THE FOURTH DIMENSION OF A POEM

And Other Essays

by M.H. Abrams

Pub Date: Sept. 3rd, 2012
ISBN: 978-0-393-05830-7
Publisher: Norton

A former professor and distinguished literary critic who will reach his 100th birthday this year offers a collection of essays and speeches dealing with the art of poetry and the nature of criticism.

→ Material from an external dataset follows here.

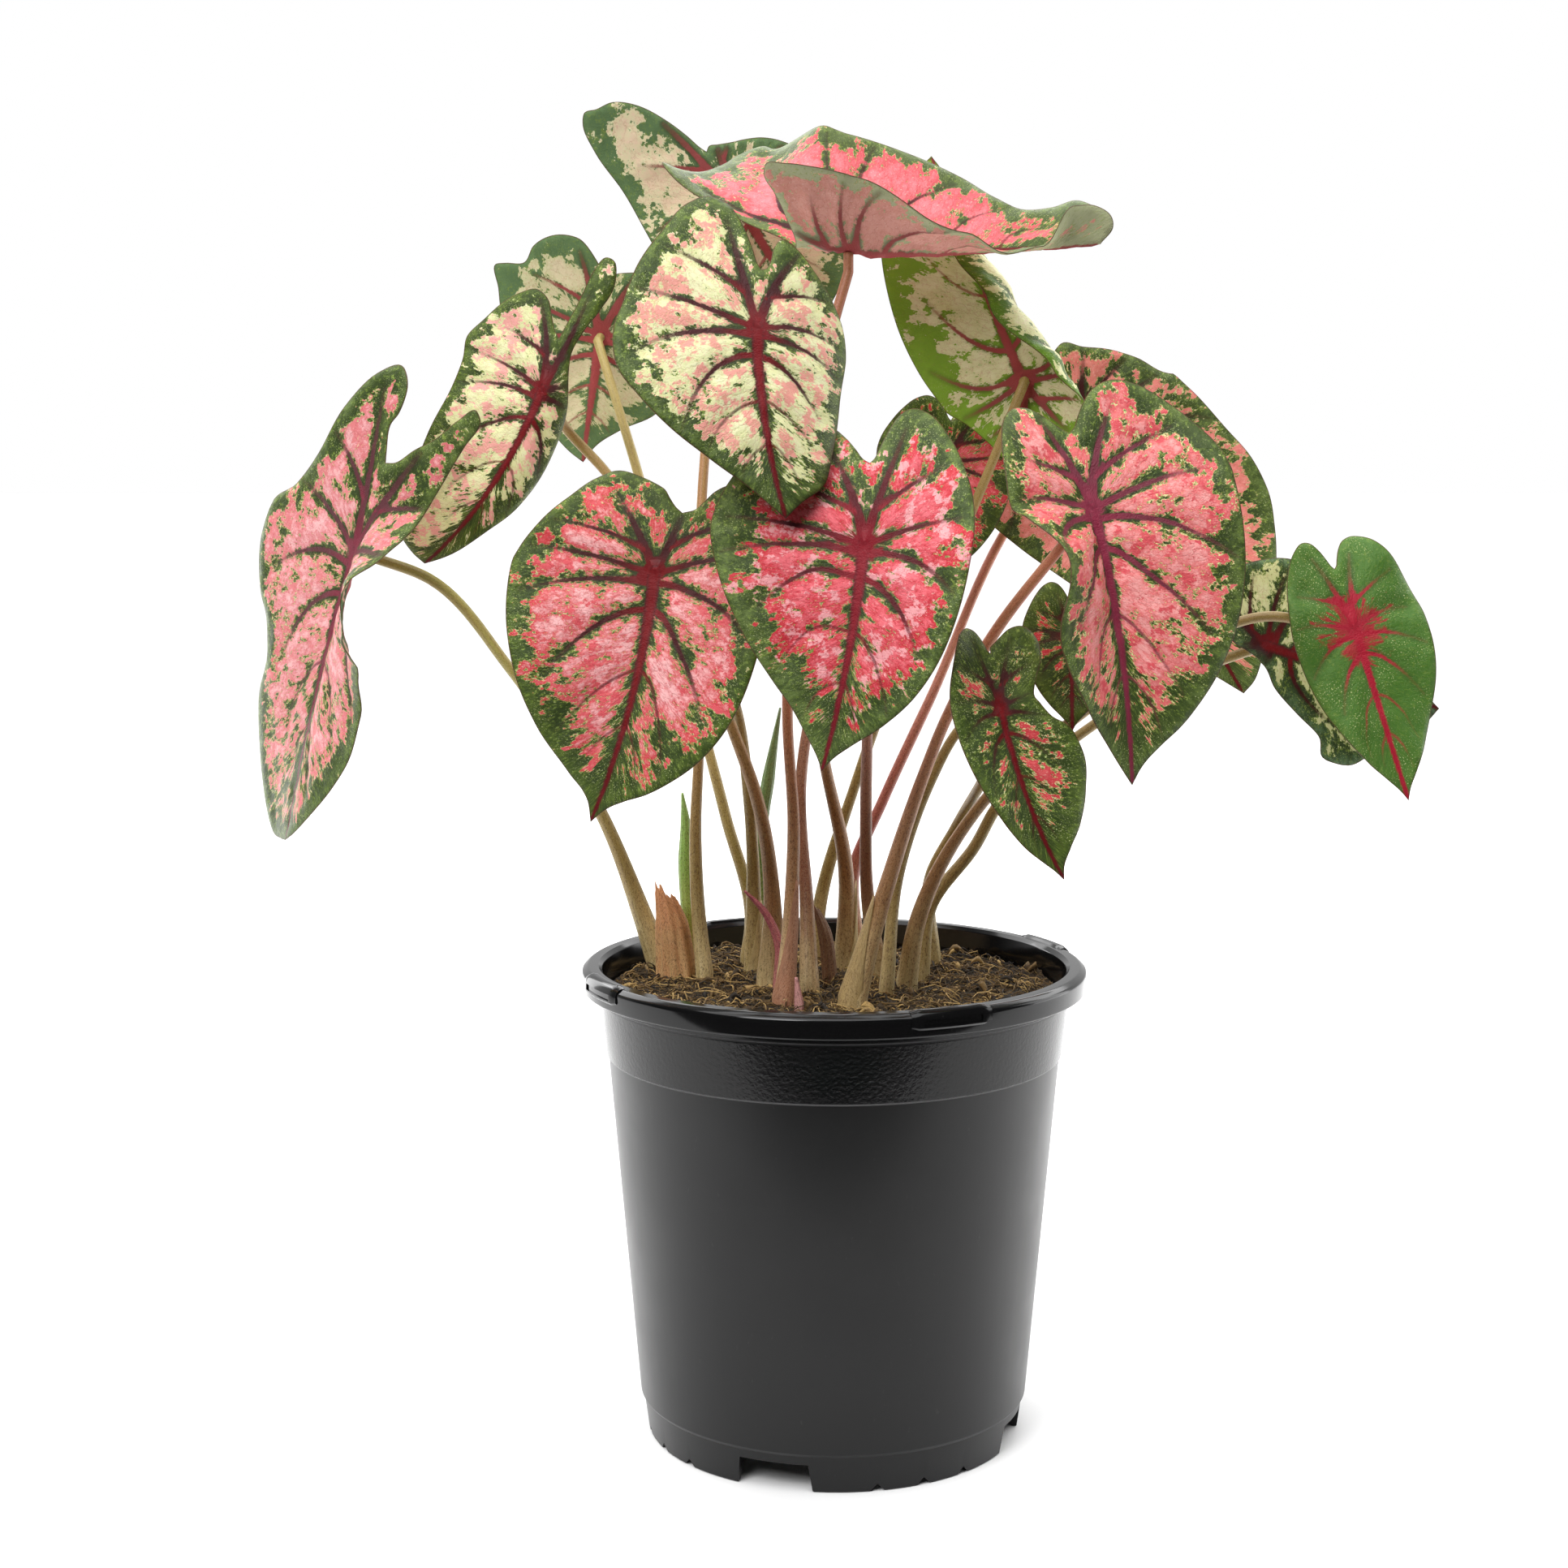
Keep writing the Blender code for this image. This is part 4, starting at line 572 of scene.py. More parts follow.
def flat_place(leaf, unit):
    """Turn unit places into mm, with the blade's own sizes on either side blended across the midrib."""
    x, y = unit[:, 0], unit[:, 1]
    lobe_left, lobe_right = leaf["lobes"]
    notch = leaf.get("notch", 0.5 * (lobe_left + lobe_right))
    full_left, full_right = leaf.get("full", (1, 1))
    share = smooth_share(np.abs(x) / 0.35)
    lobe = notch + (np.where(x < 0, lobe_left, lobe_right) - notch) * share
    power = 1 + (np.where(x < 0, full_left, full_right) - 1) * share
    side = np.where(x < 0, leaf["left"], leaf["right"]) * x
    along = np.where(y > 0, leaf["tip"] * np.abs(y) ** power, lobe * y)
    return np.column_stack([side, along])


def blade_edge(leaf):
    """The blade's closed outline in mm within its own flat plane."""
    right = smooth_curve(leaf.get("edge_right", HEART), EDGE_DETAIL)
    left = smooth_curve(leaf.get("edge_left", HEART), EDGE_DETAIL) * (-1, 1)
    unit = np.concatenate([right, left[-2:0:-1]])
    return flat_place(leaf, unit)


def angle_along(value, along):
    """An angle in radians, where the value may change along the blade."""
    if not isinstance(value, list):
        value = [(-1, value), (1, value)]
    angle = np.full_like(along, value[0][1], dtype=float)
    for (start, before), (end, after) in zip(value[:-1], value[1:]):
        angle += (after - before) * smooth_share((along - start) / (end - start))
    return np.radians(angle)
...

A founding editor of The Norton Anthology of English Literature, Abrams (Doing Things With Texts: Essays in Criticism and Critical Theory, 1989, etc.) shows he remains both in firm command of his craft and a sturdy defender of the traditional views of literature that the author-absent New Criticism threatened to sweep away. Here, for example, is a lengthy, cogent argument about Wordsworth’s meaning of the line, “A slumber did my spirit seal.” Was the poet writing another Dead Lucy poem? Or was the spirit entombed? Another piece deals with, and generally dismisses, the idea of the removal of the author’s biography and intent from literary criticism. Abrams argues for a criticism that recognizes a literature “composed by a human being, for human beings, and about human beings and matters of human concern.” The author emphasizes this theme throughout the collection. The title essay deals with the physical/physiological aspects of reading a poem aloud—the ways that poets move our tongues in our mouths to affect the effects and meanings of the words. Abrams also includes pieces about the evolving view of nature in our literature, a long piece about Kant and art that alludes to everyone from Plato to Poe and beyond, an essay about the journey in Western literature (from the Bible to Eliot), and a crisp tribute to critic William Hazlitt. Abrams recognizes that Hazlitt worked from the individual sentence forward—seeing where each sentence would lead him before composing the next.

A pleasant whiff of nostalgia for old libraries and older books, gently held and translated for us by a man who loves them.